El Rancho Hotel in Gallup, New Mexico, is getting a $6 million makeover where the establishment’s owner is carefully considering how well the face-lift work matches the hotel’s historic character.
Details of the work being done on the historic Route 66 hotel are in the current print issue of New Mexico Magazine. (The story should be posted online in the coming days.) The story is part of the magazine’s “Hotels with History” feature.
Shane Ortega, grandson of longtime El Rancho owner and operator Armand Ortega who died in 2014, bought out his aunts’ and uncles’ share of the property in 2018. Shane Ortega previously owned Ortega National Parks concessions, which restored stores, restaurants and hotels at several national parks.
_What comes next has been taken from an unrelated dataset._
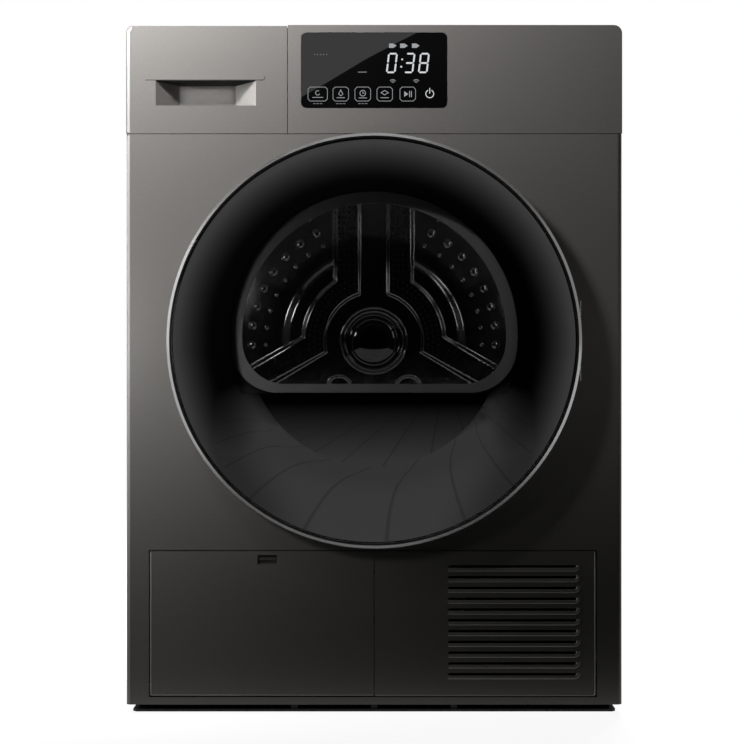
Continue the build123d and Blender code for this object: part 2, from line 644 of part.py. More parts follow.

The magazine details the multimillion dollars’ worth of completed and coming changes to El Rancho:
He’s already transformed El Rancho’s rooms from a garage-sale mishmash of light fixtures, furniture and art into cohesive, chic lodgings. Bathrooms now feature floor-to-ceiling white subway tile, walk-in showers, and 1930s-style fixtures. Bedrooms relieved of their popcorn ceilings feature live-edge wooden headboards, Southwest linens, leather occasional chairs and flat-screen TVs.
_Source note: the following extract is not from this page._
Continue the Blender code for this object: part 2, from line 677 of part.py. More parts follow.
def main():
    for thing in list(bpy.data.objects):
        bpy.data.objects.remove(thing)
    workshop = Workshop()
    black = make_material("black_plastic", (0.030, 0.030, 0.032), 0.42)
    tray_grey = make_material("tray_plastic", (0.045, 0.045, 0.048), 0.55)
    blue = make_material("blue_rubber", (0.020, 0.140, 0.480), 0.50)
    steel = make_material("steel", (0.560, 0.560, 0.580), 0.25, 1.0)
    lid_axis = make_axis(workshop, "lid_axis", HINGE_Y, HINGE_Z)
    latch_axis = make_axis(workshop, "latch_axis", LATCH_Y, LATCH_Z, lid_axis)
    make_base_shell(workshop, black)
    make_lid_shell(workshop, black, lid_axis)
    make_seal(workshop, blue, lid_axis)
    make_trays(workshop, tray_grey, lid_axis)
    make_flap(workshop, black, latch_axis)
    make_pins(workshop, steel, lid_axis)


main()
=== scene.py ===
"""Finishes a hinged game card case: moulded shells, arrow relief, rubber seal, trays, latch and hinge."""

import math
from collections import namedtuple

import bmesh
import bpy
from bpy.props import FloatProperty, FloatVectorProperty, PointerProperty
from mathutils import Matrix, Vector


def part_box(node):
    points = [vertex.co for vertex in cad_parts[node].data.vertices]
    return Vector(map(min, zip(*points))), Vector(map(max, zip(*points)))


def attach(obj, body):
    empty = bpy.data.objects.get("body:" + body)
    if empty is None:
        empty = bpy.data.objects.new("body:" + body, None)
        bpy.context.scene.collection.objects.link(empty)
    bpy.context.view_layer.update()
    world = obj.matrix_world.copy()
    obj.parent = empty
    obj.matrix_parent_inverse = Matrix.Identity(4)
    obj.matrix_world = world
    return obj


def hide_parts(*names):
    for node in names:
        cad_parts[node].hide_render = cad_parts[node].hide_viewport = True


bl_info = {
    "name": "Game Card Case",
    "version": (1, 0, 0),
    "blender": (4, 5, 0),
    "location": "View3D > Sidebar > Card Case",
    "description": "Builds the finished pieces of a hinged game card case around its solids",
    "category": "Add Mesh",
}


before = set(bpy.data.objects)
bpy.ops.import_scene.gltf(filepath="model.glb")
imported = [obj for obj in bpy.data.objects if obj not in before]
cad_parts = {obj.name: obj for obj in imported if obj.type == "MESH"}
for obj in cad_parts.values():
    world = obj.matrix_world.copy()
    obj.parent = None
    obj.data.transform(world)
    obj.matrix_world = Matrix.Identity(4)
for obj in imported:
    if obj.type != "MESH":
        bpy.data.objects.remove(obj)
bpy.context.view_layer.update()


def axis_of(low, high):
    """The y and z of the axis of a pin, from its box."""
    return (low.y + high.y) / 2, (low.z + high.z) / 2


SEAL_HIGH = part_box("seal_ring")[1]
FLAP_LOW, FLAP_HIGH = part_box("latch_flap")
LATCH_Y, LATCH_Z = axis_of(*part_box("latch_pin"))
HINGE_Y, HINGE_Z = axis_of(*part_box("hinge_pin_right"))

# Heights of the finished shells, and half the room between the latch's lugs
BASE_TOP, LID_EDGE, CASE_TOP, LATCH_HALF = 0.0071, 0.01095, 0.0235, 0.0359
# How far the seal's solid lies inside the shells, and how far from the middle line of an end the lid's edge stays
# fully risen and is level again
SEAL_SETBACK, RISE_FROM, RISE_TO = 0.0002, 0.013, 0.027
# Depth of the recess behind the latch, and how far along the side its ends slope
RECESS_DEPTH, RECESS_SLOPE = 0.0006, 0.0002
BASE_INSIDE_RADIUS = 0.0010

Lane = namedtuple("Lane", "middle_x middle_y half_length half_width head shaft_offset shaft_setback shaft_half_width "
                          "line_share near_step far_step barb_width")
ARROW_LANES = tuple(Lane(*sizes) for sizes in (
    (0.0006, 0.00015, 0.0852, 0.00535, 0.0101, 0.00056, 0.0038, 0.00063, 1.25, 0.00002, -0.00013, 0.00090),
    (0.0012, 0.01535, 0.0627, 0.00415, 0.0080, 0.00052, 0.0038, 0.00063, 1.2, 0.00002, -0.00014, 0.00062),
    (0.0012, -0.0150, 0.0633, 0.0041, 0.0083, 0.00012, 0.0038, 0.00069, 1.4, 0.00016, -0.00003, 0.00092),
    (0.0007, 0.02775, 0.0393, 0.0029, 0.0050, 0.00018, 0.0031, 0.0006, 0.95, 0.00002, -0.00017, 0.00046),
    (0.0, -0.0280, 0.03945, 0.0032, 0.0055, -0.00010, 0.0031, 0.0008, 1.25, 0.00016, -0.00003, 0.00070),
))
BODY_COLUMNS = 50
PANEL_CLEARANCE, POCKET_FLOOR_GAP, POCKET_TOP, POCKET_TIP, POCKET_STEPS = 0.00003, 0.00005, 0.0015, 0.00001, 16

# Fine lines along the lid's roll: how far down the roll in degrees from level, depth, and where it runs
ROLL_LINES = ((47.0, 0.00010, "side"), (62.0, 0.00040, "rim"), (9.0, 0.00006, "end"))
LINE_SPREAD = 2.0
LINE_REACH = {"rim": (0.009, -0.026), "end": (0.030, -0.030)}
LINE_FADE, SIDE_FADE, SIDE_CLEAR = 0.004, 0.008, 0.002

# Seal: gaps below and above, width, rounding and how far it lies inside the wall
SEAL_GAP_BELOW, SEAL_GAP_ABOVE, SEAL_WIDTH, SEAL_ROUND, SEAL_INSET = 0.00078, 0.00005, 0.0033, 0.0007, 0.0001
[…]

A restaurant makeover will return it to its original spot in the Andalusian room, most recently used as a ballroom. Herringbone floors, a historically appropriate backbar, and an outdoor seating area are planned. A custom mosaic-like window will divide the restaurant and the 49er Lounge, where Hollywood star Errol Flynn is said to have once ridden his horse into the bar.
Western motifs play out over the bar’s original stained-glass wall hanging and appear on the motel’s refreshed facade, where horseshoes are part o the windows’ ironwork. By summer, Ortega plans to expand the hotel’s small retail space and refresh the long-neglected pool and pool deck.
Having stayed at El Rancho a few times, these renovations probably are overdue. An 80-year-old building such as that one is going to need pretty serious work and freshening up every few decades.
R.E. “Griff” Griffith, brother of the famed movie director D.W. Griffith, opened El Rancho in 1937. The Griffiths encouraged filmmakers to shoot movies in the Gallup area, and the hotel benefited by having a bevy of stars — including John Wayne, Ronald Reagan, Katherine Hepburn, Spencer Tracy, Kirk Douglas, Gregory Peck and Humphrey Bogart — stay there during productions up to the 1960s.
The hotel started to decline, especially when Interstate 40 bypassed Route 66 in 1980. But Armand Ortega, who always dreamed of owning El Rancho, bought it in 1986 after it went into bankruptcy and was threatened with demolition.
According to an Associated Press story in 1989, Ortega bought the property for $500,000 and spent another $500,000 restoring it. It was reopened in May 1988 and listed on the National Register of Historic Places that year.
(Image of El Rancho Hotel in Gallup, New Mexico, via its Facebook page)
Good luck to Shane Ortega and the renovation project. Actually, I thought that the mish-mash was part of the charm but only a place like El Rancho could pull it off. The danger being that guests feel like they’ve wandered into a garage sale. I understand that an aesthetically cohesive decor can assert a statement about brand. I look forward to staying at El Rancho again on my next triup west.
I like it just the way it is. No changes are needed. Save your money.